## Section:
Scientific Foundations2>
### Analysis and control of fluids and of fluid-structure interactions3>

Participants : Thomas Chambrion, Antoine Henrot, Alexandre Munnier, Lionel Rosier, Jean-François Scheid, Takeo Takahashi, Marius Tucsnak, Jean-Claude Vivalda.

The problems we consider are modeled by the Navier-Stokes, Euler
or Korteweg de Vries equations (for the fluid) coupled to the
equations governing the motion of the solids. One of the main difficulties of this
problem comes from the fact that the domain occupied by the fluid
is one of the unknowns of the problem. We have thus to tackle a
*free boundary problem*.

The control of fluid flows is a major challenge in many applications: aeronautics, pollution issues, regulation of irrigation channels or of the flow in pipelines, etc. All these problems cannot be easily reduced to finite dimensional models so a methodology of analysis and control based on pde 's is an essential issue. In a first approximation the motion of fluid and of the solids can be decoupled. The most used models for an incompressible fluid are given by the Navier-Stokes or by the Euler equations.

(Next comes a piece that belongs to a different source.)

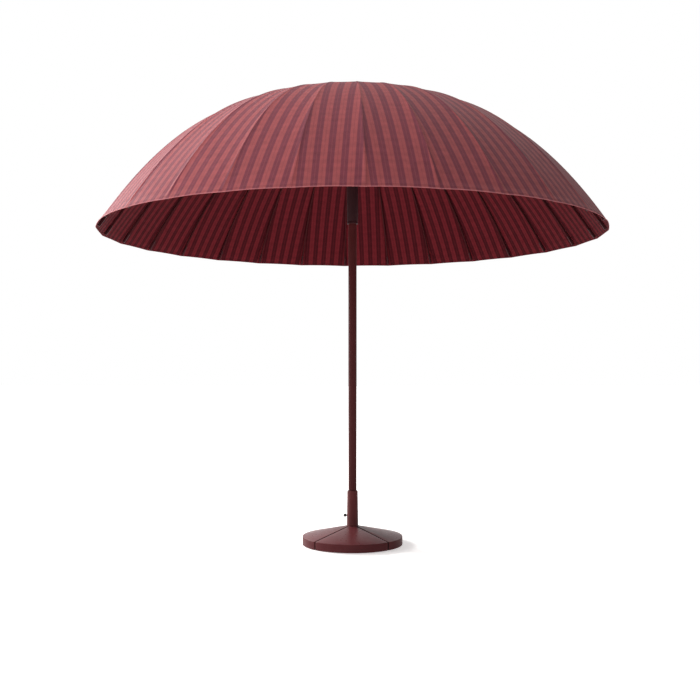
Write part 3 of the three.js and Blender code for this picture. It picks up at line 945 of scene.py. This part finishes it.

The optimal open loop control approach of these models has been developed from both the theoretical and numerical points of view. Controllability issues for the equations modeling the fluid motion are by now well understood (see, for instance, Imanuvilov [59] and the references therein). The feedback control of fluid motion has also been recently investigated by several research teams (see, for instance Barbu [54] and references therein) but this field still contains an important number of open problems (in particular those concerning observers and implementation issues). One of our aims is to develop efficient tools for computing feedback laws for the control of fluid systems.

In real applications the fluid is often surrounded by or it surrounds an elastic structure. In the above situation one has to study fluid-structure interactions. This subject has been intensively studied during the last years, in particular for its applications in noise reduction problems, in lubrication issues or in aeronautics. In this kind of problems, a pde 's system modeling the fluid in a cavity (Laplace equation, wave equation, Stokes, Navier-Stokes or Euler systems) is coupled to the equations modeling the motion of a part of the boundary. The difficulties of this problem are due to several reasons such as the strong nonlinear coupling and the existence of a free boundary. This partially explains the fact that applied mathematicians have only recently tackled these problems from either the numerical or theoretical point of view. One of the main results obtained in our project concerns the global existence of weak solutions in the case of a two-dimensional Navier–Stokes fluid (see [8] ). Another important result gives the existence and the uniqueness of strong solutions for two or three-dimensional Navier–Stokes fluid (see [9] ). In that case, the solution exists as long as there is no contact between rigid bodies, and for small data in the three-dimensional case.